When the bear didn't go down after Hensley shot it in its vitals, Hensley made the choice to track it quickly because he was afraid he wouldn't recover the bear if it made it to the park, on which hunting is not allowed.

While tracking the bear he encountered two neighbors who joined the effort.

When they found the bear and shot it again, it still didn't go down. Eventually it ended up in a laurel thicket with just its head showing.

Hensley decided to try to dispatch the bear with a shot to the head from a range of about 30 feet, Willis said. The bullet hit the bear high in the neck. Instead of going down, the bear shot out of the brush and was on Hensley in an instant.
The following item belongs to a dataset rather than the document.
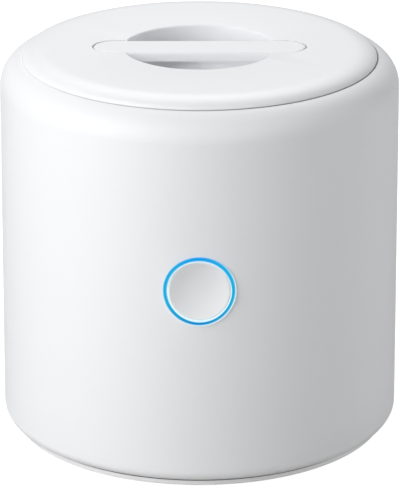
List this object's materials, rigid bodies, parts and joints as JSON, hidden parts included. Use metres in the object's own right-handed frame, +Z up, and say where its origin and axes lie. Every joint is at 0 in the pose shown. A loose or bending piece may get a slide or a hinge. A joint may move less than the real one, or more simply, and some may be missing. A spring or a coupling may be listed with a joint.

As the bear charged, Hensley raised his left arm to protect his face. He put his right hand in the bear's mouth to try to gag it, having read somewhere that's one way to fend off an attack.

Hensley's friends shot at the bear but one apparently missed, and the other had his muzzleloader misfire.

With no time to reload, they ran up and started hitting the bear with their guns.

"They broke their gun stocks over its head," Willis said.

When the bear turned its attention to the men, they ran. When it gave chase, Hensley was able to roll down the hill and over a small drop. He lay still as the slowing bear returned. When the bear was a safe distance away, Hensley got up and made his way down the mountain.

He was soon being airlifted to the UVa Medical Center in Charlottesville.

During his hospital stay Hensley underwent numerous surgical procedures, and he has already had one skin graft. A ruptured femoral artery after one procedure provided an especially scary moment, the women said.

For the most part, his recovery has been astounding.

"He's a tough old bird," his daughter said.

Hensley even chuckled along with his friends at first when they made bear hunting jokes in an effort to make him feel better.

"After about a day of that," his wife said, "he looked at me and said, 'I can't do any more bear jokes.' "

You can't blame him.

It's hard to find anything funny about what he's been through.